From off the beaten path comes a CPO disc of wind concertos by Ermanno Wolf-Ferrari. Though best-known as a composer of comic operas — especially the early 20th century one-act The Secret of Susannah (the big secret is that she smokes!) — Wolf-Ferrari did write a good bit of instrumental music. His Idillio-Concertino for Oboe and Small Orchestra, which appears on this CD, occasionally finds its way onto concert programs. The disc also includes the Suite-Concertino for Bassoon and Small Orchestra and the Concertino for English Horn, Strings, and Two Horns.

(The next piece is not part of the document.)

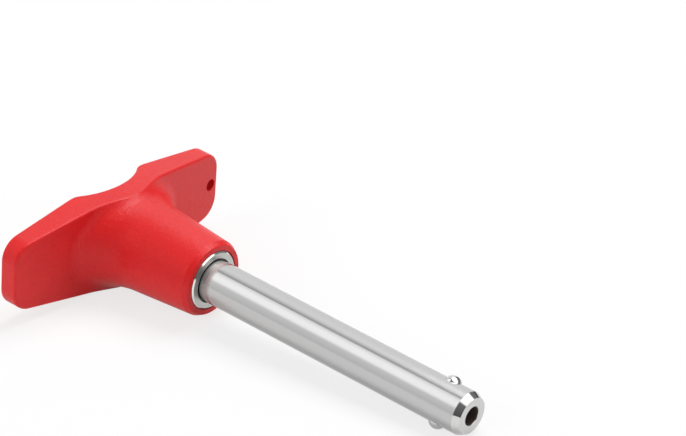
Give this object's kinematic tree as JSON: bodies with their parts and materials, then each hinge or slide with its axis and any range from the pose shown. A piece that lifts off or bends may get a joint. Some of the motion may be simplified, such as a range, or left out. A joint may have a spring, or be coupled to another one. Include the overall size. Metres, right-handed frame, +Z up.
{
  "type": "ball lock pin",
  "caption": "T-handle ball lock pin: a push button in the handle's thumb dish lets the locking balls into the shank's end.",
  "frame": {"origin": "middle of the part's footprint, on the surface that the pin lies on", "axes": "+X along the shank towards the tip, +Y along the handle towards the wing with the lanyard hole, +Z up"},
  "size_m": [0.1293, 0.0786, 0.0283],
  "materials": {
    "handle_plastic": "satin, finely grained red moulding",
    "ground_steel": "ground stainless steel",
    "button_steel": "turned stainless steel, satin",
    "ring_steel": "fine blasted stainless steel",
    "spring_steel": "drawn stainless wire",
    "ball_steel": "polished bearing steel"
  },
  "bodies": {
    "handle_and_shank": {"t_handle": "handle_plastic", "shank": "ground_steel", "guide_ring": "ring_steel", "return_spring": "spring_steel"},
    "plunger": {"push_button": "button_steel", "spindle": "ground_steel"},
    "ball_1": {"lock_ball_1": "ball_steel"},
    "ball_2": {"lock_ball_2": "ball_steel"}
  },
  "joints": [
    {"name": "button_press", "type": "slide", "parent": "handle_and_shank", "child": "plunger", "axis": [0.9977, 0, -0.0675], "range_m": [0, 0.0045], "stiffness_N_per_m": 1000, "springref_m": -0.008, "deforming": ["return_spring"]},
    {"name": "ball_1_in", "type": "slide", "parent": "handle_and_shank", "child": "ball_1", "axis": [-0.0585, -0.5, -0.864], "range_m": [0, 0.00135]},
    {"name": "ball_2_in", "type": "slide", "parent": "handle_and_shank", "child": "ball_2", "axis": [0.0585, 0.5, 0.864], "range_m": [0, 0.00135]}
  ],
  "couplings": [
    {"joint": "ball_1_in", "follows": "button_press", "ratio": 0.3},
    {"joint": "ball_2_in", "follows": "button_press", "ratio": 0.3}
  ]
}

The "small orchestra" is the Orchestra di Padova e del Veneto and it's led by Zsolt Hamar.


Byrd: Second Service, Consort Anthems
(Harmonia Mundi HMU 907440)
Ludi Musici: The Spirit of the Dance, 1450-1650 (Alia Vox AV 9853)

Finally, two new issues of interest to early-music fans. The Magdalen College Choir and the ensemble Fretwork can be heard in their second collaboration, an exploration of Anglican liturgical music by William Byrd. Bill Ives directs. And a new Alia Vox compilation contains dance tracks from several best-selling discs by viola da gamba virtuoso Jordi Savall, one of early music's biggest stars.